## STATED EXERCISE:
Restate the entries below word for word, omitting nothing.

━━ SUPPLIED DATA

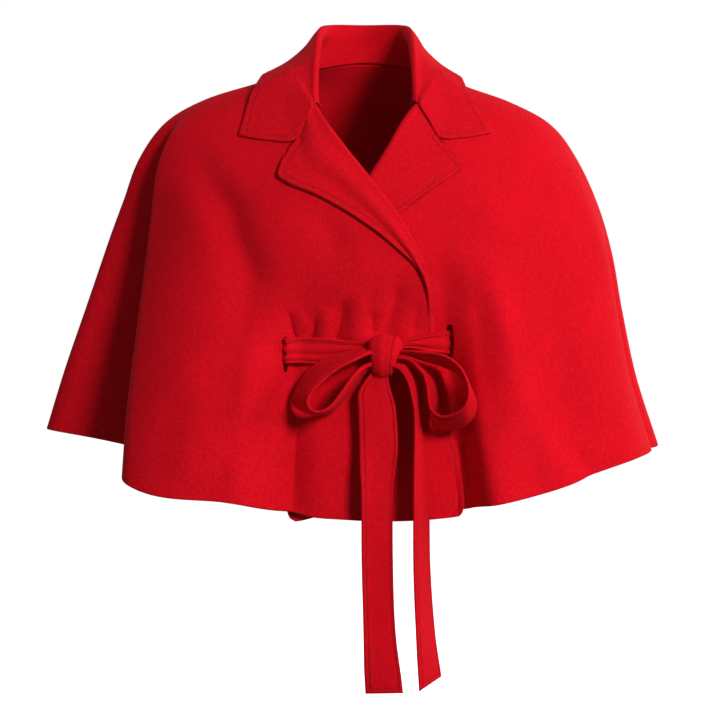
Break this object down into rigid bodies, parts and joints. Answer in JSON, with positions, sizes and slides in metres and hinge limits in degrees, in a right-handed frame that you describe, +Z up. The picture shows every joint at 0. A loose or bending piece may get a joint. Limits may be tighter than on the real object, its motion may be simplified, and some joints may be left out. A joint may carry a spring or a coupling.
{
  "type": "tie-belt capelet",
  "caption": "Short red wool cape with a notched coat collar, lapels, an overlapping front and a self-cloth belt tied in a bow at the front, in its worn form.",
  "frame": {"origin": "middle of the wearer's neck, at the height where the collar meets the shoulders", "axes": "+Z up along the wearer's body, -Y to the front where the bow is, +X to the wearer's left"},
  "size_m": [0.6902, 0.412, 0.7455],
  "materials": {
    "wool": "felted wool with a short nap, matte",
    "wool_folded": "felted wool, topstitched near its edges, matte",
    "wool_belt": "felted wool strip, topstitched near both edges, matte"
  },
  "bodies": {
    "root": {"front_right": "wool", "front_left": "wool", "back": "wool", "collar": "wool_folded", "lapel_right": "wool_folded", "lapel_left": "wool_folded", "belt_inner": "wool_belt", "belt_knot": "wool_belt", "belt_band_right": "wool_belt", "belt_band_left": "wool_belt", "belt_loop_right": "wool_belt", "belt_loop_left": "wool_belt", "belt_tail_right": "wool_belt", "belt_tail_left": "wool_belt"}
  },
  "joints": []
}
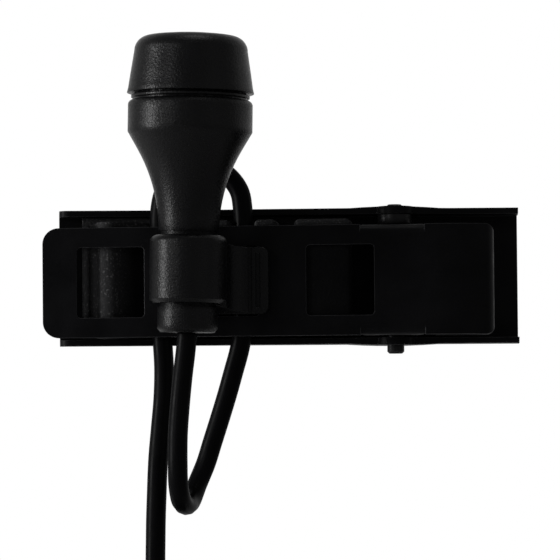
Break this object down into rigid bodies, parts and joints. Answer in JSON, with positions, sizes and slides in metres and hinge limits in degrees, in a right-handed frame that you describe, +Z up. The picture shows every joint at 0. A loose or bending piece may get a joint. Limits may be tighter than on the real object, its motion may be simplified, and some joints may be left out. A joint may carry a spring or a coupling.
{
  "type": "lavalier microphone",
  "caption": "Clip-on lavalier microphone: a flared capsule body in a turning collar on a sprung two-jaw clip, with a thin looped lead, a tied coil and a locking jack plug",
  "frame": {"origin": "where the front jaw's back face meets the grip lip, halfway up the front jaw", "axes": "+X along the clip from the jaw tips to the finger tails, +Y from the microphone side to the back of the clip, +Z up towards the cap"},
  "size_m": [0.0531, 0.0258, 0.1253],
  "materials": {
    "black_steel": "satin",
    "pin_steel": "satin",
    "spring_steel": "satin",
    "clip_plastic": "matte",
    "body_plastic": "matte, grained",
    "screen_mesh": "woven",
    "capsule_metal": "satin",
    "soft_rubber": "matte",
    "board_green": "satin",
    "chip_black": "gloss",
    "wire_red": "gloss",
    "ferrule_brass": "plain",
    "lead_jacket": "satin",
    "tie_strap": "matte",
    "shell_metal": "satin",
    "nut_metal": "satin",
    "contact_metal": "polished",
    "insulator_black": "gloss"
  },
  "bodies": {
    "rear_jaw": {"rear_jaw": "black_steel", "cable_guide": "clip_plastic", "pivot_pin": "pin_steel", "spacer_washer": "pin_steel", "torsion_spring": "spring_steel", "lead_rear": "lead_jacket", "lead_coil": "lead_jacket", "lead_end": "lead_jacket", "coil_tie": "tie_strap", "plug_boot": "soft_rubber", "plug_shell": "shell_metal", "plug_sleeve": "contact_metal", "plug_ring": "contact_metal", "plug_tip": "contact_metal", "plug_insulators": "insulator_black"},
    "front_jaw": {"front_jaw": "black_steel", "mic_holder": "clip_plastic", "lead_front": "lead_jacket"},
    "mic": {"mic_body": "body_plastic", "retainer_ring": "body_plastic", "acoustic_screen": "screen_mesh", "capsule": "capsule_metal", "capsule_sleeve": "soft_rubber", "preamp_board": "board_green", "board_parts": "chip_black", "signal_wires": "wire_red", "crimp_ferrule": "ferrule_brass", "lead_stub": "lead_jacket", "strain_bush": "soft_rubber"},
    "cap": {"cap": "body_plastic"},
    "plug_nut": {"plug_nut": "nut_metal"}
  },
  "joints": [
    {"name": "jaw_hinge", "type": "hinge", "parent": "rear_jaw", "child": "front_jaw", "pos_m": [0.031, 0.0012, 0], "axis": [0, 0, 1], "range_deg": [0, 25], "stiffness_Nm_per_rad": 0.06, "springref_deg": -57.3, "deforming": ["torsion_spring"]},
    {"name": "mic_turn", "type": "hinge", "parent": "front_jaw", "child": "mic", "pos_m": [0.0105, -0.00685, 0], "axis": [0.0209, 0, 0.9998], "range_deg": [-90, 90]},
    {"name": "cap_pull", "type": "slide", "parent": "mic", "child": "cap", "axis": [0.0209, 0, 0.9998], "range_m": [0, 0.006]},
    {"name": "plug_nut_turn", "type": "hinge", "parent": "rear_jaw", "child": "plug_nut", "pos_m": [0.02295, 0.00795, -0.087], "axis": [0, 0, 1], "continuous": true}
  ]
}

━━━━

## RESULT BELOW:
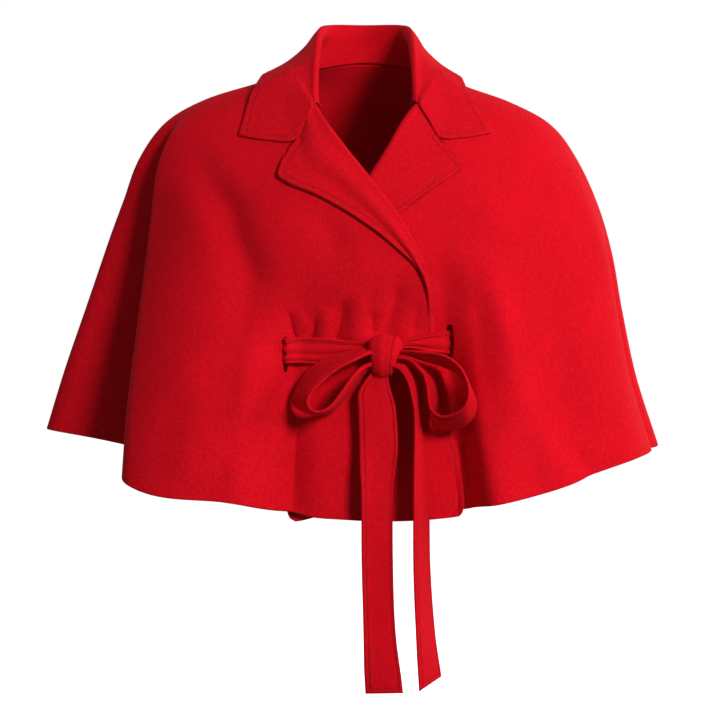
Break this object down into rigid bodies, parts and joints. Answer in JSON, with positions, sizes and slides in metres and hinge limits in degrees, in a right-handed frame that you describe, +Z up. The picture shows every joint at 0. A loose or bending piece may get a joint. Limits may be tighter than on the real object, its motion may be simplified, and some joints may be left out. A joint may carry a spring or a coupling.
{
  "type": "tie-belt capelet",
  "caption": "Short red wool cape with a notched coat collar, lapels, an overlapping front and a self-cloth belt tied in a bow at the front, in its worn form.",
  "frame": {"origin": "middle of the wearer's neck, at the height where the collar meets the shoulders", "axes": "+Z up along the wearer's body, -Y to the front where the bow is, +X to the wearer's left"},
  "size_m": [0.6902, 0.412, 0.7455],
  "materials": {
    "wool": "felted wool with a short nap, matte",
    "wool_folded": "felted wool, topstitched near its edges, matte",
    "wool_belt": "felted wool strip, topstitched near both edges, matte"
  },
  "bodies": {
    "root": {"front_right": "wool", "front_left": "wool", "back": "wool", "collar": "wool_folded", "lapel_right": "wool_folded", "lapel_left": "wool_folded", "belt_inner": "wool_belt", "belt_knot": "wool_belt", "belt_band_right": "wool_belt", "belt_band_left": "wool_belt", "belt_loop_right": "wool_belt", "belt_loop_left": "wool_belt", "belt_tail_right": "wool_belt", "belt_tail_left": "wool_belt"}
  },
  "joints": []
}
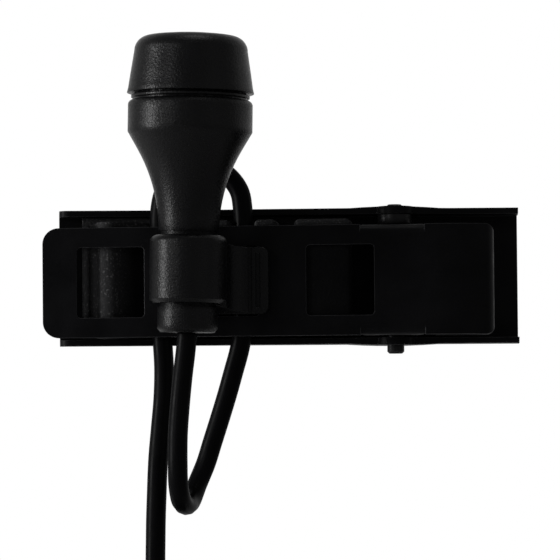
Break this object down into rigid bodies, parts and joints. Answer in JSON, with positions, sizes and slides in metres and hinge limits in degrees, in a right-handed frame that you describe, +Z up. The picture shows every joint at 0. A loose or bending piece may get a joint. Limits may be tighter than on the real object, its motion may be simplified, and some joints may be left out. A joint may carry a spring or a coupling.
{
  "type": "lavalier microphone",
  "caption": "Clip-on lavalier microphone: a flared capsule body in a turning collar on a sprung two-jaw clip, with a thin looped lead, a tied coil and a locking jack plug",
  "frame": {"origin": "where the front jaw's back face meets the grip lip, halfway up the front jaw", "axes": "+X along the clip from the jaw tips to the finger tails, +Y from the microphone side to the back of the clip, +Z up towards the cap"},
  "size_m": [0.0531, 0.0258, 0.1253],
  "materials": {
    "black_steel": "satin",
    "pin_steel": "satin",
    "spring_steel": "satin",
    "clip_plastic": "matte",
    "body_plastic": "matte, grained",
    "screen_mesh": "woven",
    "capsule_metal": "satin",
    "soft_rubber": "matte",
    "board_green": "satin",
    "chip_black": "gloss",
    "wire_red": "gloss",
    "ferrule_brass": "plain",
    "lead_jacket": "satin",
    "tie_strap": "matte",
    "shell_metal": "satin",
    "nut_metal": "satin",
    "contact_metal": "polished",
    "insulator_black": "gloss"
  },
  "bodies": {
    "rear_jaw": {"rear_jaw": "black_steel", "cable_guide": "clip_plastic", "pivot_pin": "pin_steel", "spacer_washer": "pin_steel", "torsion_spring": "spring_steel", "lead_rear": "lead_jacket", "lead_coil": "lead_jacket", "lead_end": "lead_jacket", "coil_tie": "tie_strap", "plug_boot": "soft_rubber", "plug_shell": "shell_metal", "plug_sleeve": "contact_metal", "plug_ring": "contact_metal", "plug_tip": "contact_metal", "plug_insulators": "insulator_black"},
    "front_jaw": {"front_jaw": "black_steel", "mic_holder": "clip_plastic", "lead_front": "lead_jacket"},
    "mic": {"mic_body": "body_plastic", "retainer_ring": "body_plastic", "acoustic_screen": "screen_mesh", "capsule": "capsule_metal", "capsule_sleeve": "soft_rubber", "preamp_board": "board_green", "board_parts": "chip_black", "signal_wires": "wire_red", "crimp_ferrule": "ferrule_brass", "lead_stub": "lead_jacket", "strain_bush": "soft_rubber"},
    "cap": {"cap": "body_plastic"},
    "plug_nut": {"plug_nut": "nut_metal"}
  },
  "joints": [
    {"name": "jaw_hinge", "type": "hinge", "parent": "rear_jaw", "child": "front_jaw", "pos_m": [0.031, 0.0012, 0], "axis": [0, 0, 1], "range_deg": [0, 25], "stiffness_Nm_per_rad": 0.06, "springref_deg": -57.3, "deforming": ["torsion_spring"]},
    {"name": "mic_turn", "type": "hinge", "parent": "front_jaw", "child": "mic", "pos_m": [0.0105, -0.00685, 0], "axis": [0.0209, 0, 0.9998], "range_deg": [-90, 90]},
    {"name": "cap_pull", "type": "slide", "parent": "mic", "child": "cap", "axis": [0.0209, 0, 0.9998], "range_m": [0, 0.006]},
    {"name": "plug_nut_turn", "type": "hinge", "parent": "rear_jaw", "child": "plug_nut", "pos_m": [0.02295, 0.00795, -0.087], "axis": [0, 0, 1], "continuous": true}
  ]
}